Every line from the one with "Continue the Blender" to the one with "return paths, (centre", including those two, is to be copied exactly; all other lines of the entries below are left out.

PROVIDED ENTRIES:
--------------------------------------------------
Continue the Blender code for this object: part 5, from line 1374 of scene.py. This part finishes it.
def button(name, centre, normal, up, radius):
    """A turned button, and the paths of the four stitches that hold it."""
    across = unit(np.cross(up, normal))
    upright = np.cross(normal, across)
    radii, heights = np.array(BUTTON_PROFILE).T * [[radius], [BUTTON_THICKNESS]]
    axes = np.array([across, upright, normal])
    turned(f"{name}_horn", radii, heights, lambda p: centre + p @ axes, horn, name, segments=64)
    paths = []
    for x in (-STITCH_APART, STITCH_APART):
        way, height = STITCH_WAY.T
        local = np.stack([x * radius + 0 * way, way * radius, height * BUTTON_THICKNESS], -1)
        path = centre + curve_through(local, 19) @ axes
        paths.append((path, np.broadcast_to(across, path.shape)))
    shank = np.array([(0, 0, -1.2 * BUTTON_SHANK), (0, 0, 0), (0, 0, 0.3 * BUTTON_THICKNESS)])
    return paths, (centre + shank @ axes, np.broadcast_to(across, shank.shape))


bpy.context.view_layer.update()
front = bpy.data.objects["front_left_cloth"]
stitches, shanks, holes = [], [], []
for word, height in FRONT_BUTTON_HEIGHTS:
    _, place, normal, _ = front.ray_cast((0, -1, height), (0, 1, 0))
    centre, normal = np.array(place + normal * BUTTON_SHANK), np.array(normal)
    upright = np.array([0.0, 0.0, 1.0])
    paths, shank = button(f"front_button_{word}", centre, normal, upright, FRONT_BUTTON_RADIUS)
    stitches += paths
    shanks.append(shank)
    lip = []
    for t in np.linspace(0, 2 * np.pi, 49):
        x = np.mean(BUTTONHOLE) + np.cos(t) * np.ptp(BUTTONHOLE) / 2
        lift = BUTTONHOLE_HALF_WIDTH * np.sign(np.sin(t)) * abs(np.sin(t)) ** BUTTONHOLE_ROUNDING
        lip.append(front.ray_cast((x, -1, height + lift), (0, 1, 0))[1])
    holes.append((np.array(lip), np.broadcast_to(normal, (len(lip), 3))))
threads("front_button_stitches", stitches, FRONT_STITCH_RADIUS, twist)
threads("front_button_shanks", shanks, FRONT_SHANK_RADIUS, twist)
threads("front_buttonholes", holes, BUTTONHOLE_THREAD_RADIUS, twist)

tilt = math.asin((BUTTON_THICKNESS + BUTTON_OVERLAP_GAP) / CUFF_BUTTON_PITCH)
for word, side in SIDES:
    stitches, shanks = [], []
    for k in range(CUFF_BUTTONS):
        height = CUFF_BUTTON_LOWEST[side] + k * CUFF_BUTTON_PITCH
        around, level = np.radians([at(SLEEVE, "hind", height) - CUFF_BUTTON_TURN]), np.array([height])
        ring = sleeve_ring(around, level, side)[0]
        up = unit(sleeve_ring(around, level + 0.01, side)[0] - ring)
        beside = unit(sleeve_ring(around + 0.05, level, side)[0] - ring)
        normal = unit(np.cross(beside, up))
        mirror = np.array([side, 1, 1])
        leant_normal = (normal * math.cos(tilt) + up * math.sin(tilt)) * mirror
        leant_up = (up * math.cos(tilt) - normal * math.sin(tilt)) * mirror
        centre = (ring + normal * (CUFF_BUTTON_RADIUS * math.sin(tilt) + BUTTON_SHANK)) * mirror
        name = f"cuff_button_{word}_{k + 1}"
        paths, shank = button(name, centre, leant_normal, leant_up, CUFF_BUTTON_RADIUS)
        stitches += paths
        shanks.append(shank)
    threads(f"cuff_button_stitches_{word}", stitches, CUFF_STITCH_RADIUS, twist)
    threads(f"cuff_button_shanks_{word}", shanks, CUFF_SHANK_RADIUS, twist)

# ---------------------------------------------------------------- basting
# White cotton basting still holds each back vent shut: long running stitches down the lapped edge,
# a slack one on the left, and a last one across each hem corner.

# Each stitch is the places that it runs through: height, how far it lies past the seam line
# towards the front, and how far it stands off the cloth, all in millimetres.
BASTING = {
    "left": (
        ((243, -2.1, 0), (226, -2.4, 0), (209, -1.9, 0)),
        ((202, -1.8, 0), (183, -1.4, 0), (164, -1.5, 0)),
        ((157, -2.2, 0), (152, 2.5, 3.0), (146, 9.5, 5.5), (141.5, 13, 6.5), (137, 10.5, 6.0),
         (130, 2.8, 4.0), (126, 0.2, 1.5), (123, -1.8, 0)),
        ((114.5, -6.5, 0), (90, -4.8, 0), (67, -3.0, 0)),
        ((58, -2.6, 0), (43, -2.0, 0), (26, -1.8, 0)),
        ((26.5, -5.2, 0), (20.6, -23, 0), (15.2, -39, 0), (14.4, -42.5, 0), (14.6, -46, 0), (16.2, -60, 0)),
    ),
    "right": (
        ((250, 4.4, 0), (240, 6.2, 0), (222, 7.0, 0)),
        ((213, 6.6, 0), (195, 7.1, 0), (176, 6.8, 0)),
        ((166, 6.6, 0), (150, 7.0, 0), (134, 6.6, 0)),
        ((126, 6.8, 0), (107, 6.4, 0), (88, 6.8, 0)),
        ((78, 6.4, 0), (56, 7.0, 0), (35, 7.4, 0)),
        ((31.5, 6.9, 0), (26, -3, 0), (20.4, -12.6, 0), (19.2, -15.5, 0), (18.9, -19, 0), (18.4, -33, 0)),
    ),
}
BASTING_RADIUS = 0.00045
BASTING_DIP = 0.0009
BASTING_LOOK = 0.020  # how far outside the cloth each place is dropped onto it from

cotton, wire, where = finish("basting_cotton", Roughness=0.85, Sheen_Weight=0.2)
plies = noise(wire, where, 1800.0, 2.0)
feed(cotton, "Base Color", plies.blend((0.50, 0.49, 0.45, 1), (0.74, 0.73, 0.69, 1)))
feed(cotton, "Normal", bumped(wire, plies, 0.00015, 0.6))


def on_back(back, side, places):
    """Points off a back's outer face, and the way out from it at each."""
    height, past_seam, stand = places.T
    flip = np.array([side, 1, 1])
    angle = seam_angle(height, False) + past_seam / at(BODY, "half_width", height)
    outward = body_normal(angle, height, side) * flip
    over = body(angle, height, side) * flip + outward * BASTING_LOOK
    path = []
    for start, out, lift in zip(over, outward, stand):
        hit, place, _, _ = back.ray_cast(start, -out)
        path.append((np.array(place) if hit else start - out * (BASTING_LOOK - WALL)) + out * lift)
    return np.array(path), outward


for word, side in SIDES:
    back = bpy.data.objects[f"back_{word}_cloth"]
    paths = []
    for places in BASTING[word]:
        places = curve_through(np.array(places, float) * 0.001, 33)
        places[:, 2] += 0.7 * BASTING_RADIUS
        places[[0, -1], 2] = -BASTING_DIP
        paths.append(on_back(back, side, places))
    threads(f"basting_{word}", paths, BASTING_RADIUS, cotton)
--------------------------------------------------
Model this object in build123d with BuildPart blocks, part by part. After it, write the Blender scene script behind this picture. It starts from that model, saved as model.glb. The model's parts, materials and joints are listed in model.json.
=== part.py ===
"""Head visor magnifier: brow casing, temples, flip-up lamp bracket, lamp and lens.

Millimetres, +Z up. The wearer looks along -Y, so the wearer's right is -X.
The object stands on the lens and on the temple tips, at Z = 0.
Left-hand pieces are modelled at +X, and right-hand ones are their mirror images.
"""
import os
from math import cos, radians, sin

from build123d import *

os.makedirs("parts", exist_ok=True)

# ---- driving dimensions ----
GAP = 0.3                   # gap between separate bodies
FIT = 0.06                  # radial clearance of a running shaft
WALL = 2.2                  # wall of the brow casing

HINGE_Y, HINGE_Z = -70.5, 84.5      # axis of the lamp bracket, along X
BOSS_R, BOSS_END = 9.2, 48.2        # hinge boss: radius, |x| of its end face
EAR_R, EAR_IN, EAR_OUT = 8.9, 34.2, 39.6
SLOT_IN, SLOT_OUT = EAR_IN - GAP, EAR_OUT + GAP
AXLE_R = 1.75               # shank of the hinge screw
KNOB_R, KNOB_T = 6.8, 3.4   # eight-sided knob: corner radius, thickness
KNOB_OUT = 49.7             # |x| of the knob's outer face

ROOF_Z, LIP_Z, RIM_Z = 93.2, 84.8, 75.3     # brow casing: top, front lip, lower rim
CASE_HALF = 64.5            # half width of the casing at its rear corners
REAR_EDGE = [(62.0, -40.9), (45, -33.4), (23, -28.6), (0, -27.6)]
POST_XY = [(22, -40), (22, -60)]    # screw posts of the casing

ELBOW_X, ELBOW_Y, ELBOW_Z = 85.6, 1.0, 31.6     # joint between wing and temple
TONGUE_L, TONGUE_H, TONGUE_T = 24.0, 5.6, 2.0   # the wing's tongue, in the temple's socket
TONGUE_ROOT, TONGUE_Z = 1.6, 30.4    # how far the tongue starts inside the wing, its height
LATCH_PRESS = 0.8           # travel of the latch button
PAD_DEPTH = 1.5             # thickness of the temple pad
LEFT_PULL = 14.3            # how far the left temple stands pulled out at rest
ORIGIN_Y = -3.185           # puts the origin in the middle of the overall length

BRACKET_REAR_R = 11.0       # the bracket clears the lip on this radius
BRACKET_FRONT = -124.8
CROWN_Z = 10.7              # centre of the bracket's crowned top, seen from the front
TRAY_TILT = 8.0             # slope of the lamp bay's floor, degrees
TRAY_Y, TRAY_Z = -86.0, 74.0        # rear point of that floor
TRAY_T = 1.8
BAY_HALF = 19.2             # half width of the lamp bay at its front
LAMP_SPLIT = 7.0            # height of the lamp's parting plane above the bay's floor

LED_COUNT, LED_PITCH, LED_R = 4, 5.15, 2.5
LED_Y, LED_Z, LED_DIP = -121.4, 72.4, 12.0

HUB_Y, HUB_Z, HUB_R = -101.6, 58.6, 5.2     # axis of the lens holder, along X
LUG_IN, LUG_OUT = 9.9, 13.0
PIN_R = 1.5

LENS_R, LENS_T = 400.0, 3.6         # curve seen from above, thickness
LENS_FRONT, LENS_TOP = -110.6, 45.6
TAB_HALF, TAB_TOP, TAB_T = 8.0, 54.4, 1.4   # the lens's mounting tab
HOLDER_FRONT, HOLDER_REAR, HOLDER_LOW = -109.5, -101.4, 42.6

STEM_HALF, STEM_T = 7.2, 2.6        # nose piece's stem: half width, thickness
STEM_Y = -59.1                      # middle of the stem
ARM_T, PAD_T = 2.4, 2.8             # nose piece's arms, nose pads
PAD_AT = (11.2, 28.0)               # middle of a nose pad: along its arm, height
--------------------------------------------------
EXPECTED OUTPUT:
Continue the Blender code for this object: part 5, from line 1374 of scene.py. This part finishes it.
def button(name, centre, normal, up, radius):
    """A turned button, and the paths of the four stitches that hold it."""
    across = unit(np.cross(up, normal))
    upright = np.cross(normal, across)
    radii, heights = np.array(BUTTON_PROFILE).T * [[radius], [BUTTON_THICKNESS]]
    axes = np.array([across, upright, normal])
    turned(f"{name}_horn", radii, heights, lambda p: centre + p @ axes, horn, name, segments=64)
    paths = []
    for x in (-STITCH_APART, STITCH_APART):
        way, height = STITCH_WAY.T
        local = np.stack([x * radius + 0 * way, way * radius, height * BUTTON_THICKNESS], -1)
        path = centre + curve_through(local, 19) @ axes
        paths.append((path, np.broadcast_to(across, path.shape)))
    shank = np.array([(0, 0, -1.2 * BUTTON_SHANK), (0, 0, 0), (0, 0, 0.3 * BUTTON_THICKNESS)])
    return paths, (centre + shank @ axes, np.broadcast_to(across, shank.shape))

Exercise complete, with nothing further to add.